Voting in the referendum and attendance at the demonstration was undoubtedly boosted by Beijing’s issuing of a White Paper on Hong Kong last month, which it said was intended to correct the ‘lopsided’ interpretation of many Hongkongers of the ‘One Country, Two Systems’ principle. Among other things it described judges as ‘administrators’ and said they had to be ‘patriots’, which resulted in a silent march by lawyers wearing black through the centre of Hong Kong. It remains unclear these days exactly what the ‘two systems’ are, incidentally – capitalism, and er, capitalism. But Beijing is very sure it is One Country. There have also been a series of attacks – physical and otherwise – on the media, and journalists have recently voiced their concerns about increased censorship and pressures towards self-censorship.
The situation now is tense. Whereas in previous confrontations the government has simply backed down, in this case, they have no room for manoeuvre, except perhaps to deny any reforms and stick to the existing system. There have been veiled threats to use the PLA (stationed in Hong Kong) to maintain order if Occupy Central led to violence. Occupy is committed to non-violence, but we all know that the police are capable of transforming peaceful protests into scenes of violence if they choose.

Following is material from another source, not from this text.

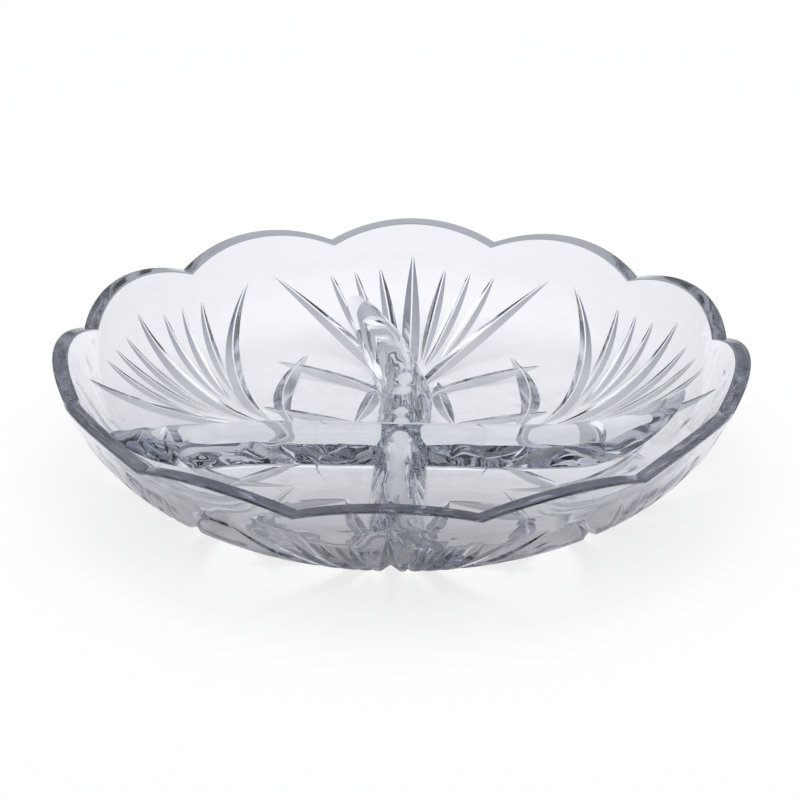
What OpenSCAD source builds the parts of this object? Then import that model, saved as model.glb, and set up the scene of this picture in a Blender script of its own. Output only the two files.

Occupy has weaknesses. It is dominated by the pan-democrats, some of whom have been stupid enough to consort with Paul Wolfowitz on his yacht on a recent visit to Hong Kong. The pan-democrats are very divided and it is possible that some could still reach a deal with the government. There is no sign of class mobilisation in the form of planned strikes. But Beijing and the Hong Kong government have succeeded in producing a genuine mass movement which will not easily be demobilised.